At the 2002 Sundance Film Festival premiere of Justin Lin’s directorial debut “Better Luck Tomorrow,” Roger Ebert famously stood up in the audience to chastise an audience member for questioning whether it was irresponsible for Lin to depict Asian-Americans as criminals. Back at the festival two decades and five “Fast & Furious” movies later, Lin is unlikely to see the same level of fiery passion from anyone attending his latest film, “Last Days.”
Another exploration of identity, responsibility, and the missteps young people tend to make while finding themselves, “Last Days” is based on a thorny and fascinating true story: that of John Allen Chau, the 26-year-old American missionary who was killed in 2018 after kayaking to the remote North Sentinel Island to spread Christianity to a local tribe. Yet all the promise of this premise is squandered in Lin’s adaptation, which in style and structure hews to hackneyed convention at every turn.
After a brief overture flashing forward to this sad event, the movie rewinds to follow John (Sky Yang) as he nears graduation from his Christian college. His father (Ken Leung of “Industry”) is determined for John to become a doctor, even gifting him a stethoscope after his graduation ceremony. But John feels drawn to the path God has planned for him — whatever that might be — and he’s pretty sure medical school isn’t part of it. So when a family crisis presents an opportunity for John to break away and begin missionary work, he boards a plane and never looks back.
The remainder of the movie takes the form of a parallel-action drama, flipping between dual timelines: John’s peregrinations as a missionary in his early 20s; and the race to locate John in the days leading up to his visit to North Sentinel Island. The latter events center not on John but on a fictional player in the saga: Meera (Radhika Apte), an intrepid Indian officer trying to stop John from embarking on his treacherous journey and imposing his ideology upon the Sentinelese, if only she can get past the professional hurdles set by her ludicrously patronizing superior officer (Naveen William Sidney Andrews). (As if a time traveler from the midcentury, the superior officer at one point refers to Meera as “an ambitious lady cop.”)
The fact that Meera’s storyline even exists within the framework of “Last Days” should trigger alarm bells and a knowing eye-roll. This is the Hollywoodized version of John’s story: a saccharine and souped-up spectacle that totally eclipses any of the thought-provoking complexity of the true events at its core. As Meera — the film’s ostensible hero — races against the clock to locate John, the screenplay also steamrolls her into her own tale of marginalized identity, a B-plot shoehorned in solely to bolster her affinity with the Sentinelese she’s hoping to shield from John’s obtrusion.
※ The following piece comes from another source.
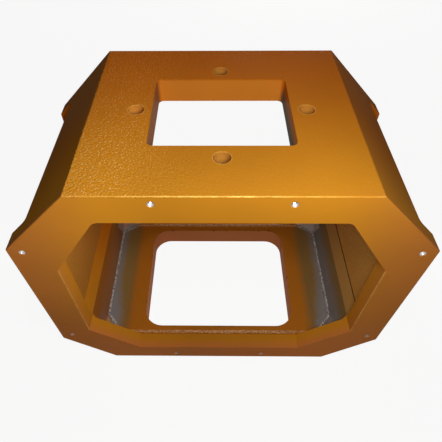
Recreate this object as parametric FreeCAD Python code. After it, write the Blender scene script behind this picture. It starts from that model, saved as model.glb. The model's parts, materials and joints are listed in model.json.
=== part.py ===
import FreeCAD, Part
import math
import os

from FreeCAD import Vector

# Gearbox housing: one thick-walled block of eight-sided section, open at both ends, with a
# rectangular inspection window in the roof and a drain window in the floor.
# Millimetres, +Z up, front end at -Y, origin at the middle of the base.

# Outer block
overall_width = 276.0
overall_height = 222.0
overall_depth = 160.0
upper_bevel = 50.0
lower_bevel = 40.0
edge_radius = 0.8

# Side reliefs, milled between the two end flanges
flange_thickness = 14.0
relief_depth = 13.0
relief_root_radius = 3.0

# Walls round the cored chamber
floor_thickness = 20.0
roof_thickness = 18.0
bevel_wall = 20.0
side_wall = 8.0
end_wall = 13.0
chamber_corner_radius = 6.0
chamber_roof_radius = 8.0

# Foot of each chamber side, from the floor up
cove_rise = 7.0
skirt_lean = 7.0
skirt_height = 27.0
shoulder_run = 5.0
shoulder_rise = 14.4

# Three-sided gussets in the low corners of the chamber
gusset_reach = 17.0
gusset_rise = 14.0

# Eight-sided end windows
window_sill = 21.0
window_lintel = 22.5
window_jamb = 27.0
window_lower_run = 39.0
window_lower_rise = 35.0
window_upper_run = 35.0
window_upper_rise = 50.5
window_head_radius = 6.0

# Roof window and the holes beside it
roof_window_width = 93.0
roof_window_depth = 74.5
roof_window_radius = 4.0
roof_hole_diameter = 11.0
roof_hole_margin_x = 10.5
roof_hole_margin_y = 11.0

# Floor window
floor_window_width = 142.0
floor_window_depth = 116.0
floor_window_radius = 17.0

# Cover screw holes in both ends, drilled for an M5 thread
cover_hole_diameter = 4.2
cover_hole_mouth = 5.0
cover_hole_depth = 10.0
drill_point_angle = 118.0
inner_screw_x = 40.0
inner_screw_edge = 6.5
outer_screw_edge = 10.0
outer_screw_low = 47.0
outer_screw_high = 169.5

half_width = overall_width / 2
half_depth = overall_depth / 2
half_base = half_width - lower_bevel
half_roof = half_width - upper_bevel
ridge_height = overall_height - upper_bevel
relief_face = half_width - relief_depth
chamber_side = relief_face - side_wall
chamber_roof = overall_height - roof_thickness
chamber_end = half_depth - end_wall
floor_edge = half_base - floor_thickness * math.tan(math.radians(22.5))
shoulder_x = chamber_side - shoulder_run
skirt_x = shoulder_x - skirt_lean
skirt_foot = floor_thickness + cove_rise
skirt_top = skirt_foot + skirt_height
clearance = 5.0


def mirrored(right_side):
    """Closes an outline given for +X, bottom to top, with its mirror image."""
    left_side = [(-x, z) for x, z in reversed(right_side)]
    return right_side + left_side


def prism(outline, front, back):
    """Runs an XZ outline along Y from front to back."""
    corners = [Vector(x, front, z) for x, z in outline]
    face = Part.Face(Part.makePolygon(corners + corners[:1]))
    return face.extrude(Vector(0, back - front, 0))


def edges_along_depth(solid, places):
    """The straight edges parallel to Y that pass through the given XZ places."""
    found = []
    for edge in solid.Edges:
        first = edge.Vertexes[0].Point
        last = edge.Vertexes[-1].Point
        level = abs(first.x - last.x) < 0.01 and abs(first.z - last.z) < 0.01
        if level and any(math.hypot(first.x - x, first.z - z) < 0.01 for x, z in places):
            found.append(edge)
    return found


def rounded_slab(width, depth, radius, bottom, top):
    """An upright slab centred on the Z axis with rounded corners."""
    slab = Part.makeBox(width, depth, top - bottom, Vector(-width / 2, -depth / 2, bottom))
    corners = [edge for edge in slab.Edges if abs(edge.tangentAt(edge.FirstParameter).z) > 0.99]
    return slab.makeFillet(radius, corners)


def block():
    outline = mirrored([(half_base, 0), (half_width, lower_bevel),
                        (half_width, ridge_height), (half_roof, overall_height)])
    solid = prism(outline, -half_depth, half_depth)
    return solid.makeFillet(edge_radius, solid.Edges)


def side_reliefs():
    length = overall_depth - 2 * flange_thickness
    cutter = Part.makeBox(relief_depth + clearance, length, overall_height + 2 * clearance,
                          Vector(relief_face, -length / 2, -clearance))
    roots = [edge for edge in cutter.Edges
             if abs(edge.tangentAt(edge.FirstParameter).z) > 0.99
             and abs(edge.CenterOfMass.x - relief_face) < 0.01]
    right = cutter.makeFillet(relief_root_radius, roots)
    left = right.mirror(Vector(0, 0, 0), Vector(1, 0, 0))
    return [right, left]


def gussets():
    """Wedges that leave the four low corners of the chamber solid under a slanted face."""
    corner = Vector(skirt_x, chamber_end, skirt_foot)
    on_seam = corner - Vector(0, gusset_reach, 0)
    on_floor = Vector(floor_edge, chamber_end, floor_thickness)
    on_skirt = corner + Vector(gusset_rise * skirt_lean / skirt_height, 0, gusset_rise)
    middle = (on_seam + on_floor + on_skirt) / 3
    spread = [middle + (tip - middle) * 3 for tip in (on_seam, on_floor, on_skirt)]
    face = Part.Face(Part.makePolygon(spread + spread[:1]))
    back_right = face.extrude((corner - middle) * 3)
    back_left = back_right.mirror(Vector(0, 0, 0), Vector(1, 0, 0))
    back = [back_right, back_left]
    return back + [wedge.mirror(Vector(0, 0, 0), Vector(0, 1, 0)) for wedge in back]


def chamber():
    bevel_reach = half_width + ridge_height - bevel_wall * math.sqrt(2)
    spring = (chamber_side, bevel_reach - chamber_side)
    crown = (bevel_reach - chamber_roof, chamber_roof)
    right_side = [(floor_edge, floor_thickness), (skirt_x, skirt_foot), (shoulder_x, skirt_top),
                  (chamber_side, skirt_top + shoulder_rise), spring, crown]
    solid = prism(mirrored(right_side), -chamber_end, chamber_end)
    upper = [(side * x, z) for x, z in (spring, crown) for side in (1, -1)]
    solid = solid.makeFillet(chamber_roof_radius, edges_along_depth(solid, upper))
    rims = [edge for edge in solid.Edges if abs(abs(edge.CenterOfMass.y) - chamber_end) < 0.01]
    solid = solid.makeFillet(chamber_corner_radius, rims)
    for wedge in gussets():
        solid = solid.cut(wedge)
    return solid


def end_windows():
    half_window = half_width - window_jamb
    half_sill = half_window - window_lower_run
    half_head = half_window - window_upper_run
    head = overall_height - window_lintel
    outline = mirrored([(half_sill, window_sill), (half_window, window_sill + window_lower_rise),
                        (half_window, head - window_upper_rise), (half_head, head)])
    solid = prism(outline, -half_depth - clearance, half_depth + clearance)
    head_corners = edges_along_depth(solid, [(half_head, head), (-half_head, head)])
    return solid.makeFillet(window_head_radius, head_corners)


def roof_window():
    return rounded_slab(roof_window_width, roof_window_depth, roof_window_radius,
                        chamber_roof - clearance, overall_height + clearance)


def floor_window():
    return rounded_slab(floor_window_width, floor_window_depth, floor_window_radius,
                        -clearance, floor_thickness + clearance)


def roof_holes():
    reach_x = roof_window_width / 2 + roof_hole_margin_x
    reach_y = roof_window_depth / 2 + roof_hole_margin_y
    places = [(reach_x, 0), (0, reach_y), (-reach_x, 0), (0, -reach_y)]
    height = roof_thickness + 2 * clearance
    return [Part.makeCylinder(roof_hole_diameter / 2, height, Vector(x, y, chamber_roof - clearance))
            for x, y in places]


def cover_hole():
    """One drilled hole along +Y from the origin, with its chamfered mouth and drill point."""
    radius = cover_hole_diameter / 2
    mouth = cover_hole_mouth / 2
    point = radius / math.tan(math.radians(drill_point_angle / 2))
    profile = [Vector(0, -clearance, 0), Vector(mouth, -clearance, 0), Vector(mouth, 0, 0),
               Vector(radius, mouth - radius, 0), Vector(radius, cover_hole_depth, 0),
               Vector(0, cover_hole_depth + point, 0)]
    face = Part.Face(Part.makePolygon(profile + profile[:1]))
    return face.revolve(Vector(0, 0, 0), Vector(0, 1, 0), 360)


def cover_holes():
    outer_screw_x = half_width - outer_screw_edge
    right_places = [(inner_screw_x, inner_screw_edge), (outer_screw_x, outer_screw_low),
                    (outer_screw_x, outer_screw_high),
                    (inner_screw_x, overall_height - inner_screw_edge)]
    drill = cover_hole()
    holes = []
    for x, z in mirrored(right_places):
        front = drill.copy()
        front.translate(Vector(x, -half_depth, z))
        back = front.mirror(Vector(0, 0, 0), Vector(0, 1, 0))
        holes += [front, back]
    return holes


def housing():
    solid = block()
    for cutter in [*side_reliefs(), chamber(), end_windows(), roof_window(), floor_window(),
                   *roof_holes(), *cover_holes()]:
        solid = solid.cut(cutter)
    return solid.Solids[0]


os.makedirs("parts", exist_ok=True)
body = housing()
body.exportStep("parts/housing.step")
box = body.BoundBox
print("housing", round(box.XLength, 2), round(box.YLength, 2), round(box.ZLength, 2),
      "volume cm3", round(body.Volume / 1000, 1), "faces", len(body.Faces), "valid", body.isValid())
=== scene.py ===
import json
import math

import bpy
from mathutils import Matrix, Vector


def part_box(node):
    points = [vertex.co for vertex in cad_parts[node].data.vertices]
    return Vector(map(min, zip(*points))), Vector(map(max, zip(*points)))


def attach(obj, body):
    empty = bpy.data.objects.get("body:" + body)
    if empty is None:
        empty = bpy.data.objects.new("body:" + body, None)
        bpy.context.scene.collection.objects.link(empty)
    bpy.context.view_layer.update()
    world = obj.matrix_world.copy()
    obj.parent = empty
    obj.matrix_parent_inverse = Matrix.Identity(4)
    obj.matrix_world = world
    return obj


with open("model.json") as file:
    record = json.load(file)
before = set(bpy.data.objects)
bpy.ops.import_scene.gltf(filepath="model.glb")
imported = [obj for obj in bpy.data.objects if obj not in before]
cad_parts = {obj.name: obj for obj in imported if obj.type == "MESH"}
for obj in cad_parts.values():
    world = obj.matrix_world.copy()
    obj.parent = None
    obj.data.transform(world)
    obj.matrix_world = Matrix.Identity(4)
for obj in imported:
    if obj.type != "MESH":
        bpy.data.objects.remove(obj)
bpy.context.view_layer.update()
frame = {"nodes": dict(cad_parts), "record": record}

scene = bpy.context.scene
housing = frame["nodes"]["housing"]
lowCorner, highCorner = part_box("housing")
mounts = {mount["name"]: mount for mount in frame["record"]["mounts"]}


# short ways to add and join nodes

def newMaterial(name):
    material = bpy.data.materials.new(name)
    material.use_nodes = True
    material.node_tree.nodes.clear()
    return material


def addNode(tree, kind, **settings):
    node = tree.nodes.new(kind)
    for key, value in settings.items():
        setattr(node, key, value)
    return node


def plug(tree, target, source):  # a socket is linked, anything else becomes the value
    if isinstance(source, bpy.types.NodeSocket):
        tree.links.new(source, target)
    else:
        target.default_value = source


def combine(tree, operation, first, second=0.0):
    node = addNode(tree, "ShaderNodeMath", operation=operation)
    plug(tree, node.inputs[0], first)
    plug(tree, node.inputs[1], second)
    return node.outputs[0]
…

The John sections cover a much broader timeframe, hopping among a handful of his experiences as a missionary and explorer across the globe. A significant portion takes place in Kurdistan, where John first meets Chandler (a magnetic Toby Wallace), a fellow missionary operating on a more radical agenda. To John, Chandler acts as both a revolutionary mentor and an understanding pal, offering a valuable sense of alliance and purpose that fills a void within John he didn’t even know was there. Chandler is one of several side characters John encounters on his journey who stand in for the hoards of people who encouraged him, either explicitly or implicitly, to pursue North Sentinel as a holy grail.
To that end, the film’s best sequence is also its most harrowing: It finds John participating in an American missionary boot camp. The scenes follow John and his young cohorts as they trudge through remote woods in search of shelter, before a band of training camp leaders wielding spears and speaking a fake foreign language capture them and physically beat them into submission. In real life, the boot camp John attended was run by an organization called All Nations; in 2018 the international executive leader of the group said that John was “one of the best participants in this experience that we have ever had.”
The scenes at the boot camp are get-under-your-skin disturbing in a way that the rest of “Last Days” can only aspire to be. They gesture at a wider world in which preaching the gospel and spreading Christian ideology are, for certain zealots, more vital than physical and mental safety. It’s easy to see how John, an adventurer by nature seeking his greater purpose, could have been sucked into what he saw as a chance to please God and make something of himself in the world.
The movie’s incessant urge to psychoanalyze John’s fanaticism could have stopped at the boot camp sequence. Instead, “Last Days” ironically succumbs to its own form of conservatism. Its storytelling is straightforward, familiar, and even didactic, culminating in a dime-store Freudian sequence which flashes back to a moment from John’s childhood in which his father wins a painting contest at a local fair. It finds John, as a toddler, wandering around the fair grounds alone, crying as he looks for his parents. Even AI couldn’t dream up a more literal depiction of a boy whose primary trouble is that he’s lost, scared, and looking for love.
Grade: C-
“Last Days” premiered at the 2025 Sundance Film Festival. It is currently seeking U.S. distribution.